Guidelines for compensation to senior management
The Board announced during the meeting that it had decided to withdraw the part of its proposal concerning guidelines for compensation to senior management that concerned indemnity undertaking. The meeting thereafter approved the Board’s proposal on guidelines for compensation and other terms of employment for the senior management of Handelsbanken, as follows. The guidelines shall not affect any compensation previously decided for senior management.

  • The aggregated total compensation shall be on market terms.
  • Compensation is paid only in the form of a fixed salary, pension provision and customary benefits. By special decision of the Board, the Bank can provide housing. Variable compensation benefits such as bonus and percentage of profits are not paid.
  • The senior managers in question are included in the Oktogonen profit-sharing system on the same terms as all employees of the Bank.
  • The retirement age is normally 65. Retirement benefits are defined-benefit or defined-contribution, or a combination of the two.
  • The period of notice on the part of a senior manager is six (6) months, and on the part of Handelsbanken a maximum of twelve (12) months. If the Bank terminates the employment contract later than five (5) years after the person becomes a member of the Bank’s senior management, the period of notice is a maximum of twenty-four (24) months. No other termination benefits are paid.
  • The Board shall have the right to in exceptional circumstances deviate from the established guidelines if there are special reasons in an individual case.
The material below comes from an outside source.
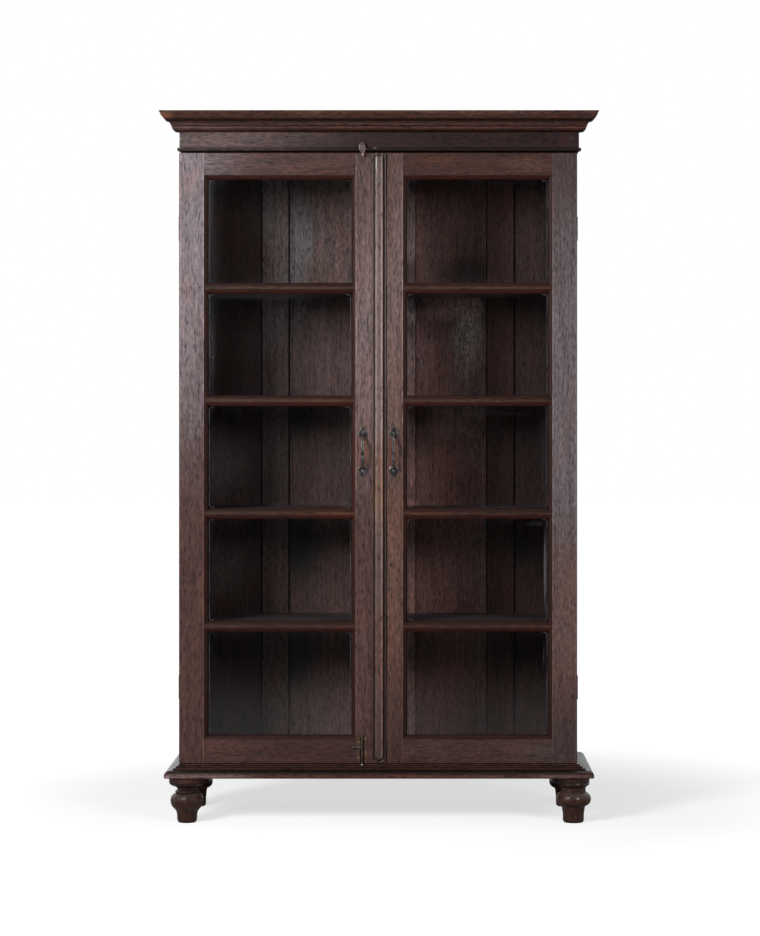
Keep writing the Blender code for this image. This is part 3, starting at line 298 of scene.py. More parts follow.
# Cornice and frieze: colour factors by share of their height, and spots
CORNICE_STOPS = (
    (0.0, (0.40, 0.32, 0.28)), (0.06, (0.50, 0.38, 0.33)), (0.17, (0.72, 0.62, 0.58)),
    (0.235, (1.5, 1.45, 1.42)), (0.255, (0.22, 0.20, 0.20)), (0.29, (0.35, 0.3, 0.3)),
    (0.34, (1.1, 1.1, 1.1)), (0.44, (0.62, 0.55, 0.53)), (0.52, (0.24, 0.19, 0.17)),
    (0.64, (0.50, 0.42, 0.39)), (0.74, (1.25, 1.16, 1.12)), (0.84, (0.72, 0.68, 0.66)),
    (0.89, (1.1, 1.08, 1.06)), (0.95, (1.0, 0.95, 0.92)), (0.99, (0.6, 0.58, 0.56)),
    (1.0, (0.6, 0.58, 0.56)),
)
CORNICE_SPOTS = (
    (-0.57, 1.886, 0.035, 0.016, (136, 96, 74), 0.8),
    (0.58, 1.893, 0.030, 0.012, (112, 84, 72), 0.7),
    (-0.50, 1.855, 0.22, 0.016, (108, 90, 88), 0.7),
    (-0.14, 1.893, 0.20, 0.008, (106, 78, 64), 0.6),
    (0.30, 1.894, 0.40, 0.008, (106, 82, 76), 0.8),
    (0.472, 1.873, 0.003, 0.0022, (170, 160, 155), 0.9),
    (-0.050, 1.868, 0.010, 0.003, (104, 94, 92), 0.7),
)
FRIEZE_STOPS = (
    (0.0, (0.3, 0.28, 0.27)), (0.05, (0.75, 0.72, 0.70)), (0.09, (0.9, 0.88, 0.88)),
    (0.12, (0.5, 0.45, 0.45)), (0.18, (1.0, 0.95, 0.92)), (1.0, PLAIN),
)
FRIEZE_SPOTS = (
    (-0.56, 1.83, 0.58, 0.40, (95, 79, 77), 1.0),
    (-0.533, 1.825, 0.0035, 0.014, (150, 146, 150), 0.8),
    (-0.530, 1.803, 0.010, 0.0025, (130, 128, 132), 0.8),
    (-0.0355, 1.8023, 0.0045, 0.003, (205, 195, 185), 0.9),
    (-0.0114, 1.8050, 0.0070, 0.003, (160, 150, 145), 0.9),
    (0.513, 1.832, 0.006, 0.005, (74, 68, 76), 0.6),
)

# Base moulding: colour factors by share of its height below the steps, spots, and dust on each run
BASE_STOPS = (
    (0.0, (0.75, 0.55, 0.48)), (0.06, (0.85, 0.70, 0.64)), (0.12, (1.30, 1.22, 1.20)),
    (0.24, (1.12, 1.05, 1.03)), (0.34, (0.45, 0.36, 0.33)), (0.44, (0.14, 0.11, 0.10)),
)
BASE_SPOTS = (
    (-0.50, 0.127, 0.22, 0.024, (128, 110, 108), 0.85),
    (0.30, 0.132, 0.10, 0.02, (92, 72, 66), 0.7),
    (0.50, 0.130, 0.14, 0.012, (114, 93, 89), 0.8),
    (0.560, 0.1400, 0.055, 0.0035, (250, 245, 250), 0.9),
    (0.566, 0.1245, 0.005, 0.003, (190, 160, 140), 0.8),
    (-0.562, 0.1270, 0.006, 0.003, (190, 165, 150), 0.8),
)
BASE_RUNS = (("front", "X", 0.0), ("left", "Y", 0.95), ("right", "Y", 0.75))

# Legs: spots where the polish is rubbed
LEG_SPOTS = {
    "front_right": [
        (0.530, 0.0685, 0.0065, 0.0030, (176, 168, 170), 0.85),
        (0.530, 0.1068, 0.007, 0.0014, (200, 176, 162), 0.9),
        (0.525, 0.018, 0.0022, 0.006, (128, 122, 132), 0.8),
    ],
}

# Metals: colours of the patina and of the worn places, roughness and strength of the wear
METALS = {
    "old_iron": ((0.140, 0.128, 0.124), (0.52, 0.49, 0.47), 0.24, 0.5),
    "old_brass": ((0.075, 0.048, 0.040), (0.32, 0.21, 0.14), 0.46, 0.6),
    "nail_iron": ((0.010, 0.010, 0.012), (0.080, 0.080, 0.085), 0.35, 0.2),
    "bolt_iron": ((0.110, 0.080, 0.068), (0.90, 0.86, 0.78), 0.34, 0.12),
}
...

The senior management positions to which these guidelines apply are the Group Chief Executive and Executive Vice Presidents.

Members of the Board 2014
JON FREDRIK BAKSAAS, Sandvika
PÄR BOMAN, Stockholm
TOMMY BYLUND, Ljusdal
JAN JOHANSSON, Bromma
OLE JOHANSSON, Grankulla
FREDRIK LUNDBERG, Stockholm
SVERKER MARTIN-LÖF, Stockholm
ANDERS NYRÉN, Bromma
BENTE RATHE, Trondheim
CHARLOTTE SKOG, Österskär

Minutes of meeting
Minutes of the annual general meeting will be available on the Bank’s website www.handelsbanken.se/ireng within two weeks from today’s date.